I got into triathlons with just an ambition to be able to get a ballot for Norseman Xtreme Triathlon and finish it successfully. And this was my sole purpose until the second half of 2018. But some developments at personal front made me introspect and I no longer wanted to move from one race to another as just a finisher. I want to be able to improve my performance significantly and be able to have a considerable position as an age group athlete while competing at these platforms. My long-term goal is quite ambitious — to be able to qualify for the Ironman World Championship as an Age-Group athlete and at All Xtri World Championship.
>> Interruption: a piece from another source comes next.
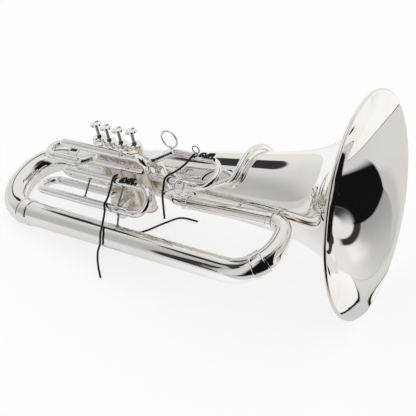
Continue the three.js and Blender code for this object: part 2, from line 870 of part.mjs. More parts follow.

I also want to use my learning and experience to be able to mentor other aspiring triathletes.
Tell me about your new project.
I recently conceptualised and launched Project Trinomics, with a sole objective of a desire to achieve performance standards comparable at international platform. Trinomics — is a project, a dream, a journey, which I am embarking upon to get to the goals I have set for my self — a qualifying slot at Ironman World Championship and All Xtri World Championship. It seems far away from where I currently stand, but where I have reached today is also quite far from where I started. This will require complete dedication — 100% game face every single day until I make it there. I see Trinomics also as a channel to help and assist many other age group athletes, like me, who are committed and have similar goals. During my journey I will be tapping into knowledge resources and experts into various related domain who have the know-how of what it takes to get where I want. Right from training strategies, planning race calendar, strength and conditioning, nutrition, rehab and race day psychology.